You May End Up Needing Extra Classes
This is one of the biggest challenges many students face when pursuing multiple majors, especially if they’re not set on their majors upon entering college.
Many students manage a double major by filling their electives for one subject with core courses from another and vice versa. So, if you don’t declare your second major early in your college career, you may have already used those elective spots for unrelated courses.
You will therefore need to take extra courses to complete the requirements of your second major.
This could mean spending your summers studying, attending an extra school year, or taking an additional course each semester. No matter which way you do it, though, it will end up costing you extra time and money in the end.
That’s why if you’re thinking of pursuing a double major, it’s best to plan ahead, if possible.
Core Courses Are Often More Difficult Than Typical Electives
Many students use their elective spots for introductory courses to subjects they may find interesting or fun. They can help lighten your workload and provide a break from a degree program’s more serious core courses. Easier electives can even give a boost to your GPA!
However, when you’re looking to double major, you’ll need to replace those electives with the core courses from your second major if you want to graduate on time.
Since they are integral to your degree program, these core courses may require more work and are often harder to pass. Because of this, you may have difficulty keeping up a high GPA. This can make getting into a good master’s program or career more challenging, so it may be something to consider.
Managing Two Majors Can Be a Challenge
College is a busy time for students, even with just one major.
Not only do you need to choose and attend the right classes and complete all the required work, but you still need to find the time for everything else.
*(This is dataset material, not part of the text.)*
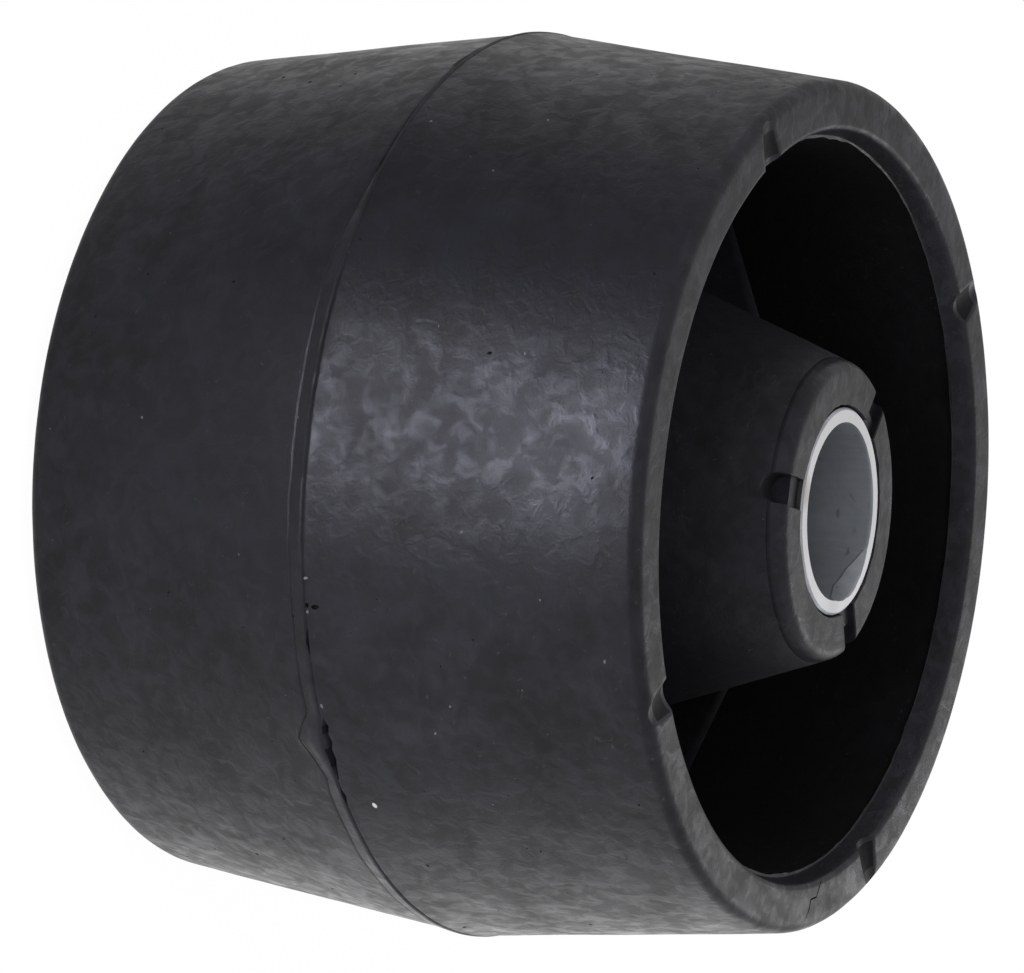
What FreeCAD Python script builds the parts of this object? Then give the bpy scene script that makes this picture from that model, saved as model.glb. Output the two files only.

Socializing, engaging in hobbies, and volunteering are often crucial to students and their majors.
If you add in the extra challenges that already come from pursuing a double major, some students may be overwhelmed by all their responsibilities.
Is a Double Major Worth it?
After considering all the extra challenges, you may wonder: is double majoring worth the extra time, effort, and, often, stress? Well, that depends on the individual.
Students often decide to double major when they want to:
- Stand out in a competitive job market
- Apply for jobs in various fields
- Take advantage of networking opportunities
- Simply pursue their love of learning
If any or all of these sound like you, then yes, a double major may be worth it.
While pursuing a double major can be difficult, it isn’t impossible with careful planning and the help of an academic advisor.
As long as you are willing to put in the extra time and effort, there’s no reason that you shouldn’t be able to achieve your goals and graduate on time. Besides, if you’re passionate about your majors, it may not even seem like that much extra work!